Irony and the self-conscious desire to transgress have been key elements of cult movies for as long as people have been gathering at seedy cinemas at midnight to watch drag queens eat dog shit. Like John Waters and his Pink Flamingoes, Richard Elfman was trying to make his own politically tuned-in college audience feel icky when he made Forbidden Zone, and though its over-the-top racism, sexism, anti-Semitism, etc. will make you feel grosser than watching Divine devour a turd, it is a beguiling piece of filmmaking. Forbidden Zone brilliantly recaptures the childlike yet nightmarish abandon of Fleischer Brothers cartoons and the sleazy hedonism of underground comix with Marie-Pascale Elfman’s absurdly artificial sets, John Muto’s animations, Danny Elfman’s twisted jazz score, anthropomorphized animals, and the cast’s distorted and depraved behavior. The film is so blatant and absurd about its offenses—using blackface and rape as comedy fodder, for example—that it can be viewed as a satire of the ways such things are ubiquitous in less in-your-face ways in Hollywood movies. I don’t think Elfman intended his movie to be read this way (or, perhaps, any way), and in an age when assholes with badges are still gunning down black people with horrifying regularity and elected officials use terms like “legitimate rape,” you can’t blame someone for not seeing the humor in this material and rejecting the idea that to find it offensive is to miss the point.
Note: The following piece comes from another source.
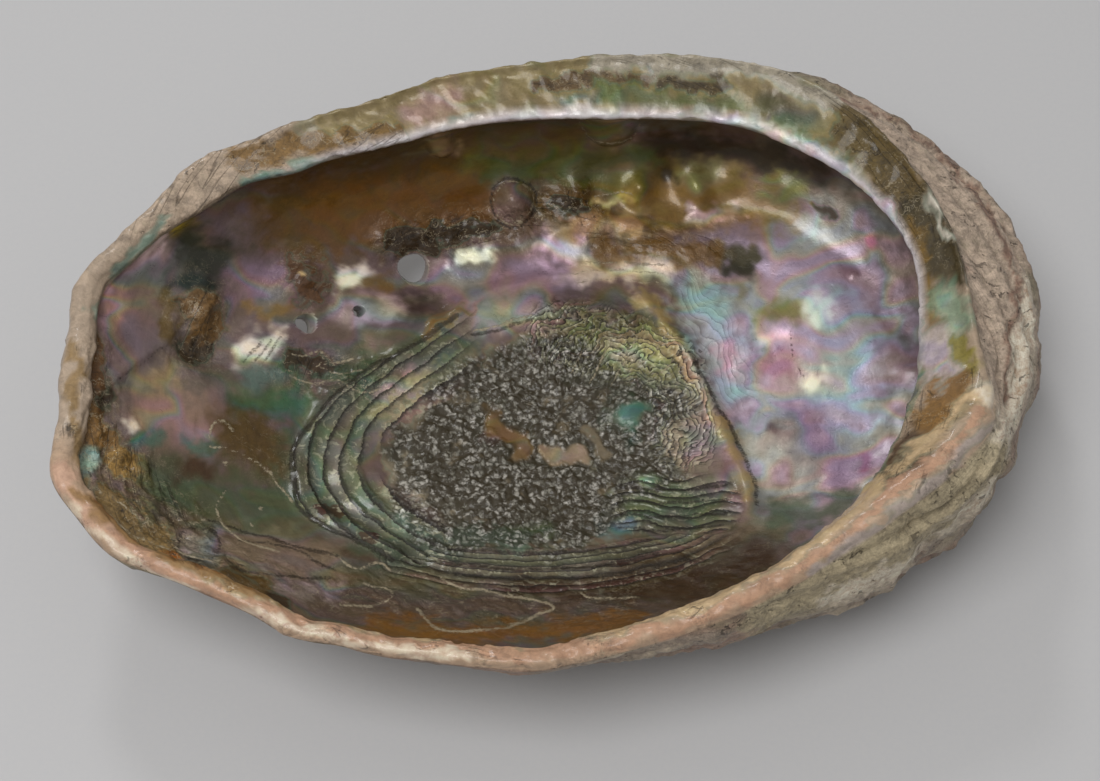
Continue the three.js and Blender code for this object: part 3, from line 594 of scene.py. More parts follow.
def swept_grid():
    """Rows by columns of positions, from the inner pole over the lip to the outer pole."""
    degrees = np.arange(COLUMNS) * 360 / COLUMNS
    angle = np.radians(degrees)
    ragged = 0.9 * hill(degrees - 195, 55) * (
        np.sin(11 * angle) + 0.7 * np.sin(19 * angle + 1) + 0.5 * np.sin(31 * angle + 2))
    crest, height = around(RIM_REACH, degrees) + ragged, around(RIM_HEIGHT, degrees)
    lip, shelf, drop = (around(c, degrees) for c in (LIP_WIDTH, SHELF_WIDTH, EDGE_DROP))
    edge, edge_height = crest - lip - shelf, height - drop
    fullness, curl = around(INNER_FULLNESS, degrees), around(INNER_CURL, degrees)
    outer_fullness, outer_curl = around(OUTER_FULLNESS, degrees), around(OUTER_CURL, degrees)
    reach, level, shift = [], [], []
    for i in range(1, INNER_ROWS + 1):
        t = (i / INNER_ROWS) ** (fullness / 2)
        r, z = arc(t, edge + 0.3, edge_height - EDGE_THICKNESS - FLOOR_HEIGHT, curl, fullness)
        reach.append(r), level.append(z + FLOOR_HEIGHT), shift.append(0 * r)
    r0, z0 = arc(1 + 0 * crest, crest, height - EDGE_THICKNESS, outer_curl, outer_fullness)
    stations = [
        (reach[-1], level[-1]), (edge - 0.2, edge_height), (edge + shelf * 0.35, edge_height + drop * 0.28),
        (edge + shelf * 0.72, edge_height + drop * 0.5), (edge + shelf, height - drop * 0.3),
        (edge + shelf + lip * 0.4, height), (edge + shelf + lip * 0.85, height - 0.3), (r0, z0 - WORN_FOOT_DEPTH)]
    for k in range(1, LIP_ROWS + 1):
        along = k / (LIP_ROWS + 1) * (len(stations) - 1)
        i, t = int(along), along - int(along)
        (ra, za), (rb, zb) = stations[i], stations[i + 1]
        reach.append(ra + (rb - ra) * t), level.append(za + (zb - za) * t), shift.append(0 * ra)
    for i in range(OUTER_ROWS):
        t = 1 - i / OUTER_ROWS
        r, z = arc(t, crest, height - EDGE_THICKNESS, outer_curl, outer_fullness)
        reach.append(r), level.append(z - WORN_FOOT_DEPTH), shift.append(0 * r + 1 - smooth(t, 0, 0.9))
    r, z, s = (np.array(v) for v in (reach, level, shift))
    x = INNER_POLE[0] + (OUTER_POLE[0] - INNER_POLE[0]) * s + r * np.cos(angle)
    y = INNER_POLE[1] + (OUTER_POLE[1] - INNER_POLE[1]) * s + r * np.sin(angle)
    grid = np.stack([x, y, z], -1)
    first, last = INNER_ROWS - 2, INNER_ROWS + LIP_ROWS + 2
    for _ in range(3):
        band = grid[first - 1:last + 1]
        grid[first:last] = (band[:-2] + 2 * band[1:-1] + band[2:]) / 4
    return grid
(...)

Wasting a lot of energy on recounting the “plot” of Forbidden Zone, however, probably does miss the point. It involves Flash and Gramps Hercules (Phil Gordon, Hyman Diamond) and Squeezit Henderson’s (co-screenwriter Matthew Bright) descent into a depraved Wonderland to rescue Frenchy Hercules (Pascale Elfman) and René Henderson (Bright in a wig and dress) from evil king Herve Villechaize and queen Susan Tyrrell. There’s also a frog-headed butler, a perpetually topless princess (Gisele Lindley), a human chandelier, and Danny Elfman as a crooning and rather sexy Satan.
More than anything, Forbidden Zone is an excuse for the Elfman brothers’ theater troupe The Mystic Knights of the Oingo Boingo to give one last surrealistic performance. That means the focus is really on wild costumes, props, and music, and the film delivers some unforgettable examples of all, though one would be remiss to not also single out the great—in both quality and size—performances of Tyrrell and Danny Elfman, and Pascale Elfman, who should have become a star beyond this one cult item (she never made another movie after it).
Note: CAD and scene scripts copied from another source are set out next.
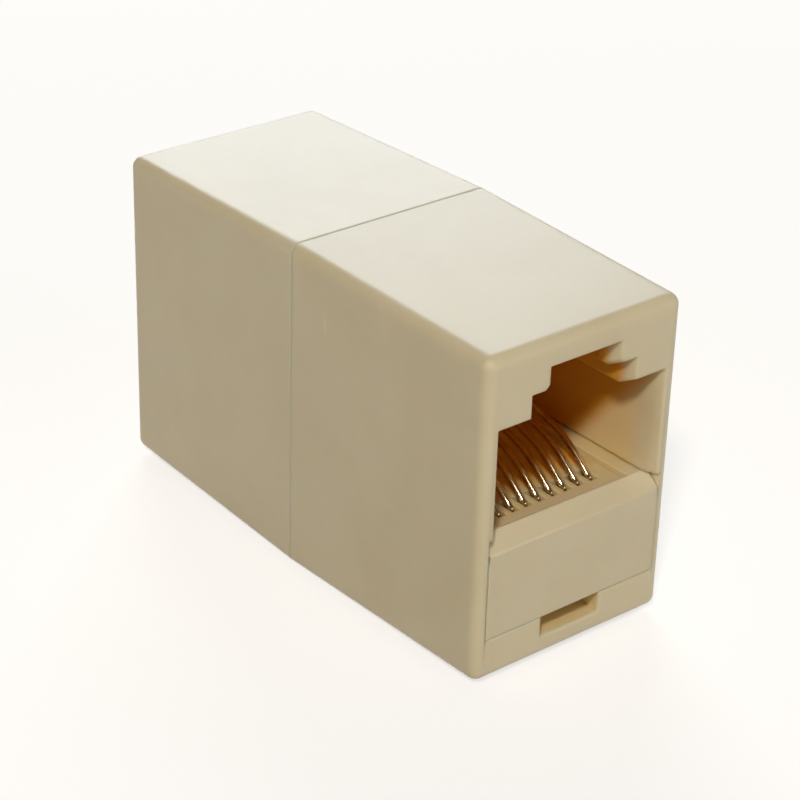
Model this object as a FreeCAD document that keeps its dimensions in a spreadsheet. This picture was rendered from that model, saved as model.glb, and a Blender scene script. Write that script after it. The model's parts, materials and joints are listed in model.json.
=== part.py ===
import FreeCAD, Part
import math
import os
import re

import Sketcher

# An inline coupler for two 8-way plugs. X runs across the plug openings, Y along the coupler and
# Z up. The origin lies under the middle seam, where the shell reaches lowest. Lengths are in
# millimetres and angles in degrees. "Depth" is measured inwards from the shell's end face.

# Driving sizes
SIZES = {
    # Shell walls, from the bottom of the end face to its top
    "bottom_wall": 1.38,
    "slot_height": 1.36,
    "panel_height": 5.65,
    "sill_height": 0.91,
    "plug_height": 6.68,
    "wide_notch_height": 1.45,
    "narrow_notch_height": 1.4,
    "top_wall": 2.07,
    # Shell across its width
    "plug_width": 11.84,
    "wide_notch_width": 7.1,
    "narrow_notch_width": 4.5,
    "slot_width": 4.6,
    "guide_width": 0.64,
    "side_wall": 0.74,
    # How much further each wall stands out at the seam than at the end face
    "side_draft": 0.22,
    "top_draft": 0.42,
    # Shell along its length
    "plug_depth": 10.8,
    "chamber_half": 5.6,
    "lip_thickness": 1.7,
    "edge_radius": 0.7,
    "flare_width": 0.45,
    "flare_depth": 0.95,
    "notch_chamfer": 0.3,
    "seam_chamfer": 0.06,
    # Spigot that centres one half shell in the other
    "spigot_wall": 0.42,
    "spigot_length": 1.5,
    "spigot_clearance": 0.04,
    # Snap tongue under each insert and its recess in the shell's floor
    "recess_start": 4.0,
    "recess_length": 3.0,
    "recess_depth": 0.6,
    "snap_clearance": 0.12,
    "snap_land": 0.8,
    "snap_ramp": 1.7,
    "tongue_start": 3.2,
    "tongue_length": 5.8,
    # Contact insert
    "insert_clearance": 0.05,
    "ledge_gap": 0.08,
    "sill_depth": 1.0,
    "sill_radius": 0.25,
    "sill_land": 0.12,
    "panel_wall": 1.3,
    "insert_side_wall": 1.0,
    "insert_floor": 1.0,
    "rail_width": 0.95,
    "rail_height": 0.37,
    "deck_wall": 1.3,
    "comb_wall": 1.1,
    "comb_cover": 1.2,
    "slot_clearance": 0.08,
    "contact_slot_start": 2.35,
    "contact_slot_length": 1.35,
    # Spring contacts
    "contact_count": 8,
    "contact_pitch": 1.016,
    "wire_diameter": 0.46,
    "riser_depth": 2.8,
    "bend_drop": 0.12,
    "slope_run": 2.85,
    "slope_angle": 39,
    "tip_angle": 15,
    "heel_radius": 0.4,
    "bend_radius": 0.6,
    "crown_radius": 7.0,
    "tip_engagement": 0.7,
    # Crimps that join the contact tails to the leads
    "crimp_depth": 8.2,
    "crimp_length": 2.2,
    "crimp_flats": 0.84,
    "crimp_wall_clearance": 0.02,
    "seat_clearance": 0.03,
    # Leads between the two inserts
    "lead_flats": 0.76,
    "core_flats": 0.42,
    "lead_outer_turn": 4.6,
    "lead_inner_turn": 2.2,
    "lead_layer": 1.02,
    "lead_bend_share": 0.34,
}

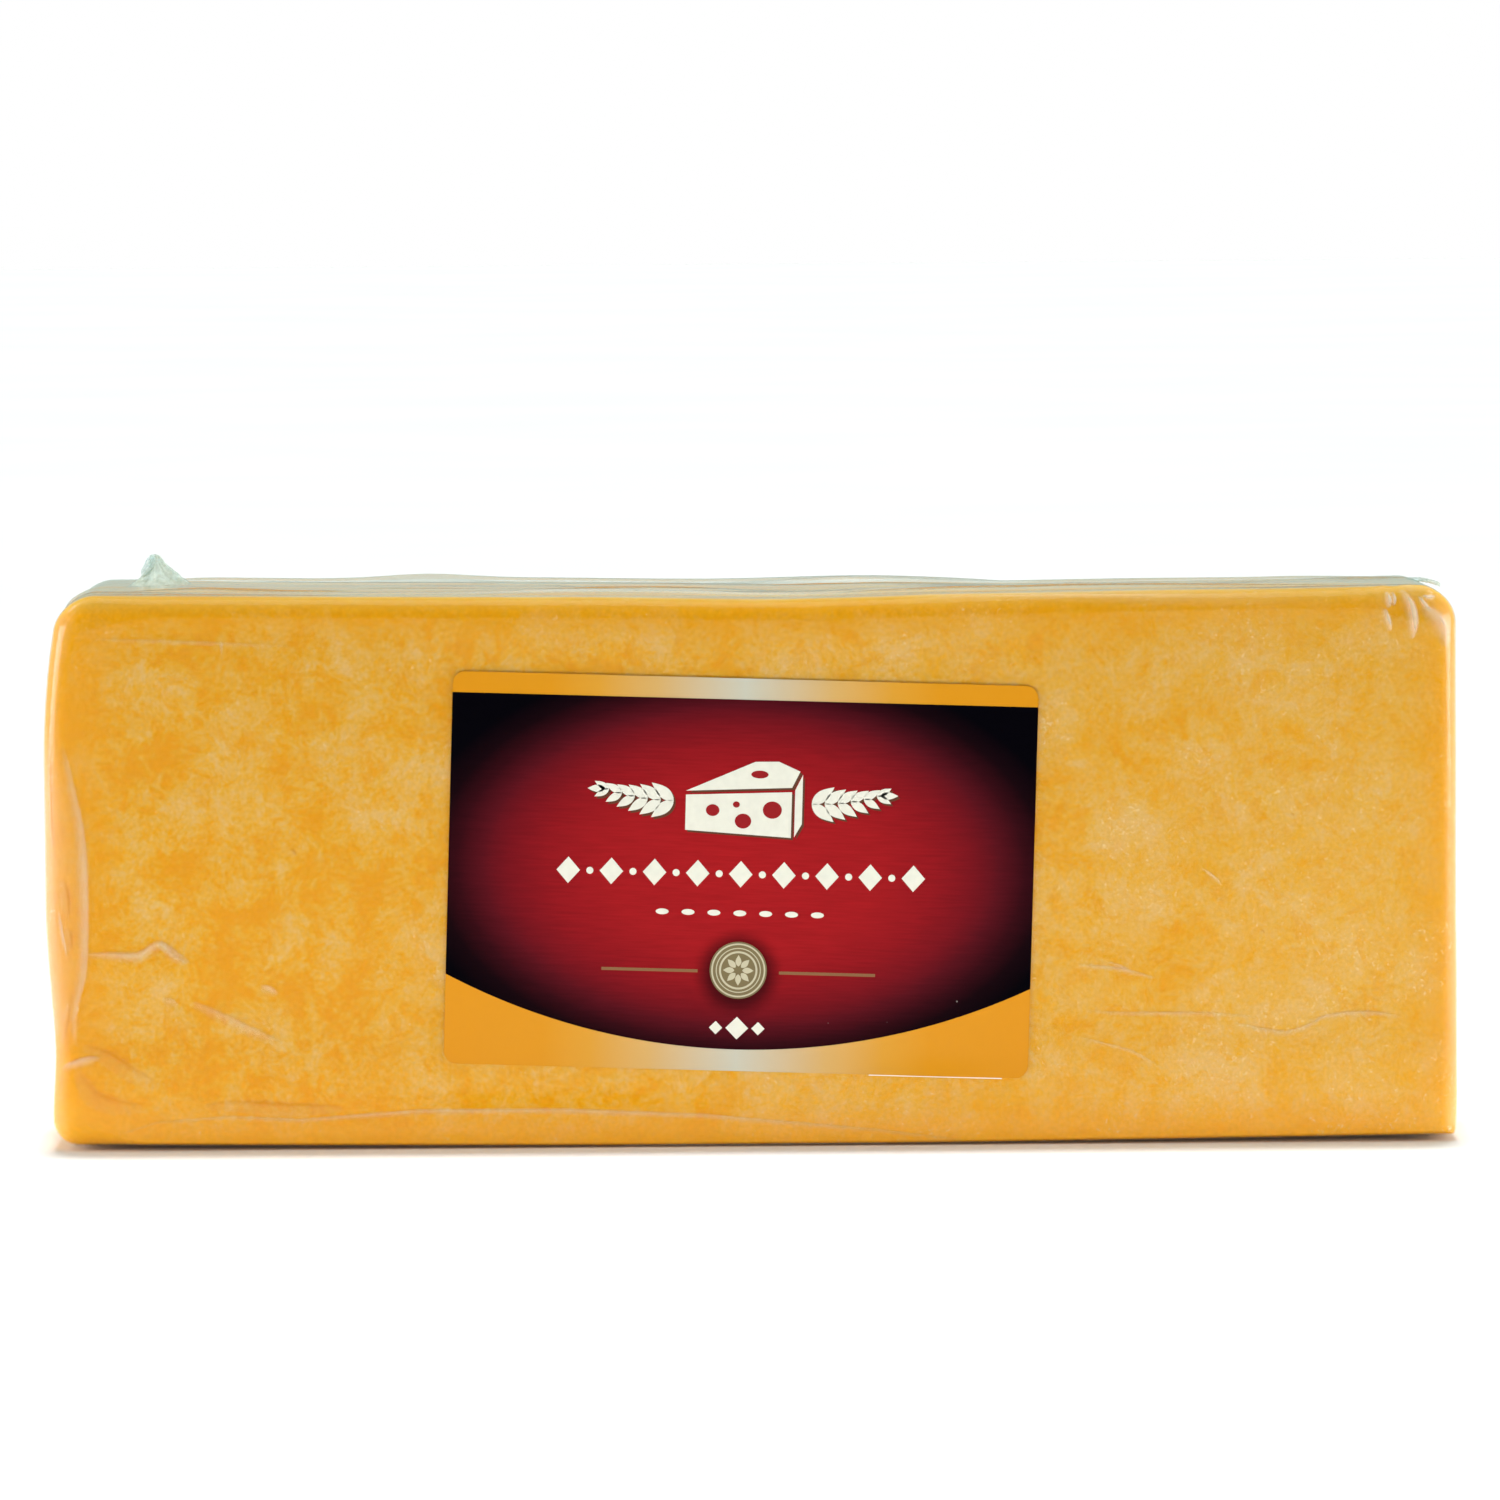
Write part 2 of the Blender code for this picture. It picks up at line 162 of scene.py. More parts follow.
# Upright pleats that the right-hand ear pulls into the top corner of the front
PULL_PLACES = (0.1545, 0.1612, 0.1677, 0.1722)
PULL_HEIGHTS = (0.0004, 0.0007, 0.0010, 0.0006)
PULL_WIDTH = 0.0021
PULL_MILK = 0.15
PULL_DROP = (0.0145, 0.0080)

# Folds of slack film that are laid on the bag as a piece of their own, and the pits between them.
# Each is (height, half width, how milky, how much deeper the orange beside it, points) in mm; that deeper
# orange, beside a fold or in a pit, is painted shade. Points are (place along X, height above the table) on
# the front, and (place along X, place along Y) on the top.
# They are cast on to the bag from a plane in front of it, or from one above it.
FOLD_STEP = 0.0005
FOLD_ACROSS = 12
FOLD_ROUNDS = 12
FOLD_CREST = 0.5
FOLD_SINK = 0.00003
FOLD_TAPER = 0.6
FOLD_END_WIDTH = 0.25
CAST_FRONT = -0.1
CAST_TOP = 0.25
SHADE_PLACE = 0.75
SHADE_SPREAD = 0.42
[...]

MVD Video’s new “Ultimate Edition” of the Forbidden Zone is a marvelous showcase for both its music and visuals. The soundtrack CD showcases the eclectic music Danny Elfman made before becoming a pop star in Oingo Boingo and an even bigger star as the most popular soundtrack composer in Hollywood today. Cab Calloway-style jazz, French music, new wave, prog rock, Residents-style avant garde, and synthesized pseudo-baroque pieces wad together like crayons in an oven.
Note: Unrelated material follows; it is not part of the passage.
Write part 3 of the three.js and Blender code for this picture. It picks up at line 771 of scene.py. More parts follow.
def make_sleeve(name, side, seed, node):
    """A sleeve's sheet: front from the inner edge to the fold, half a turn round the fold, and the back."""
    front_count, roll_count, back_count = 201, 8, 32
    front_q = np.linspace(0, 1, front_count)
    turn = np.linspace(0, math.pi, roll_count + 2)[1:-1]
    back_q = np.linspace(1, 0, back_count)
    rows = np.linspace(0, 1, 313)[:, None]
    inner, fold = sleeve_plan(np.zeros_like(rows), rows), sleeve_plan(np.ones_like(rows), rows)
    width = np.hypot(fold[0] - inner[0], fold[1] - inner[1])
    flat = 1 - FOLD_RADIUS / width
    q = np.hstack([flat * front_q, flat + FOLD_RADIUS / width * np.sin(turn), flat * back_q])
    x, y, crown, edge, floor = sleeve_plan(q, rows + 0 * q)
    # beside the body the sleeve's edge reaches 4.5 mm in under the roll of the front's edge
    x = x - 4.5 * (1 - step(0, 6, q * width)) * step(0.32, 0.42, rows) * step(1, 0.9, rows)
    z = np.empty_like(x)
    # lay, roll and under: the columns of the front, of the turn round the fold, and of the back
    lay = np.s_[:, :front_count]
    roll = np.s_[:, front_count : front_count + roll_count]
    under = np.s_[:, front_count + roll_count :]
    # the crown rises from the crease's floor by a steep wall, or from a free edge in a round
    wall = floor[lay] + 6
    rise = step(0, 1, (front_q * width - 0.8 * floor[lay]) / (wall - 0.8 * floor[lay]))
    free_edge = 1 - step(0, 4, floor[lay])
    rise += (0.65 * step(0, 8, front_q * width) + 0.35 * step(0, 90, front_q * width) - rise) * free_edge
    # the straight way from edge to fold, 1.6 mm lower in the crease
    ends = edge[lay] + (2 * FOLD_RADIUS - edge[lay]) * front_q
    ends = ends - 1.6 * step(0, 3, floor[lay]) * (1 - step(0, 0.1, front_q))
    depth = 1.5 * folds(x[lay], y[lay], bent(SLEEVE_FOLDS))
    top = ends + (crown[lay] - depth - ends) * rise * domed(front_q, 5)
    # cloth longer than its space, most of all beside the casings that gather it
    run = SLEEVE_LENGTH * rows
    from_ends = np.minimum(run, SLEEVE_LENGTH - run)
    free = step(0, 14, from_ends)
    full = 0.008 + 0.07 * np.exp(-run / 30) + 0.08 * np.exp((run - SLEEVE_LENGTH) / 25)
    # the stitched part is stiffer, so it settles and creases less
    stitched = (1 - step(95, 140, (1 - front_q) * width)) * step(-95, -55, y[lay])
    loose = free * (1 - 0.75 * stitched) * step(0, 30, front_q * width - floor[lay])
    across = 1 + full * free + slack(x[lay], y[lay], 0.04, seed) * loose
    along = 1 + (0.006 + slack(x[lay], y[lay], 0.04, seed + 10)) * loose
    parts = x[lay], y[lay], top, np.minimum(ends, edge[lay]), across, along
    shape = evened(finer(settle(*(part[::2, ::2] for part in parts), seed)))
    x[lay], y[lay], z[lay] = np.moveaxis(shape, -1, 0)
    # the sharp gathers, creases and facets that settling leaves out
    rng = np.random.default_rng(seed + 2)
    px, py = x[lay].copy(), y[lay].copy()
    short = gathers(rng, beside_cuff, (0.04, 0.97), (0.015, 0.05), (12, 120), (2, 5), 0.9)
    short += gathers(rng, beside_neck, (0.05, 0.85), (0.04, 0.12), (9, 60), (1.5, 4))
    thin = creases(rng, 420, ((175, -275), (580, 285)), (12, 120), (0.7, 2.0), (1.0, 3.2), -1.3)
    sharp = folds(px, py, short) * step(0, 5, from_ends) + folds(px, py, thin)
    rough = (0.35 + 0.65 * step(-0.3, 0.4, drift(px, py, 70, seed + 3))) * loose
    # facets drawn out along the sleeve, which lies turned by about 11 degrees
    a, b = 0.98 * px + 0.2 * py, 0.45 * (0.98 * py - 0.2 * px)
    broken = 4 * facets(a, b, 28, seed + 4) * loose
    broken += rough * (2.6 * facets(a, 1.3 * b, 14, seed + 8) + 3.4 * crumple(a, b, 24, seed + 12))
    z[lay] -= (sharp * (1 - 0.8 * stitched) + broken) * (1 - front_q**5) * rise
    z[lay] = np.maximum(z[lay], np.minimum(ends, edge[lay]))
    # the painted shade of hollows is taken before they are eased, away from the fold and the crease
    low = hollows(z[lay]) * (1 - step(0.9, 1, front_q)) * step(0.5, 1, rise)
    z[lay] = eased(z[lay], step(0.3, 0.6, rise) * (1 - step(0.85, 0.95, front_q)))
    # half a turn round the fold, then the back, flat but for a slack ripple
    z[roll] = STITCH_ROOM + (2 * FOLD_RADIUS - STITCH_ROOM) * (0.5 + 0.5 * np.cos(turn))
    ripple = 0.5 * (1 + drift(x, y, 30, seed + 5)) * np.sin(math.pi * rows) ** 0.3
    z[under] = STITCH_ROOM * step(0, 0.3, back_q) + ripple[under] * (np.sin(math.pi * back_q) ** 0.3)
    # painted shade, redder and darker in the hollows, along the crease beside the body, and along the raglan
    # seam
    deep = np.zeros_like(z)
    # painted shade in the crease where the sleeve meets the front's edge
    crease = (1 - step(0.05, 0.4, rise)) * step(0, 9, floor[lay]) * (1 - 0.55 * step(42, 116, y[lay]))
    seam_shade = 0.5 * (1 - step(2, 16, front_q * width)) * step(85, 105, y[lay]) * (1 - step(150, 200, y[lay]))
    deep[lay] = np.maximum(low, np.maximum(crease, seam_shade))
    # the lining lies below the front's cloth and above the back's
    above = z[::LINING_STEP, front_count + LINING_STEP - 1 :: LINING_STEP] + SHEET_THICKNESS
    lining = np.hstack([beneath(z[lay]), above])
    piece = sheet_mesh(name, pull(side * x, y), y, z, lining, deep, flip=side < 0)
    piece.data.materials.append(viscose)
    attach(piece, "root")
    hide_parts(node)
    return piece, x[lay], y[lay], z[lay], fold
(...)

The film appears in both its original black and white and a colorized version made in 2008. With so many psychedelic visuals to take in, you might be tempted to gravitate toward the colorized version, but it’s the black and white one that is truest to the film’s olde timey inspirations. Despite a few white specks, the picture looks fab with excellent contrast and natural grain.
A fine selection of bonus features have mostly been ported over from Fantoma’s 2004 DVD: 20 minutes of deleted scenes and outtakes, Richard Elfman and Matthew Bright’s commentary, the truly excellent A Look into the Forbidden Zone documentary (which finds cigar-wielding Richard interviewing brother Danny, ex-wife Marie Pascale, Bright, and Muto and features some fascinating vintage video of the Mystic Knights of the Oingo Boingo). There’s also a brief but zany new introduction from Richard Elfman in which he teases Forbidden Zone 2 and presents a selection of conceptual illustrations of a Prussian general leading a microcephalic army. With the sequel exceeding its crowd-sourced goal of $100,000 last year, there may be some more transgressive weirdness on the way soon.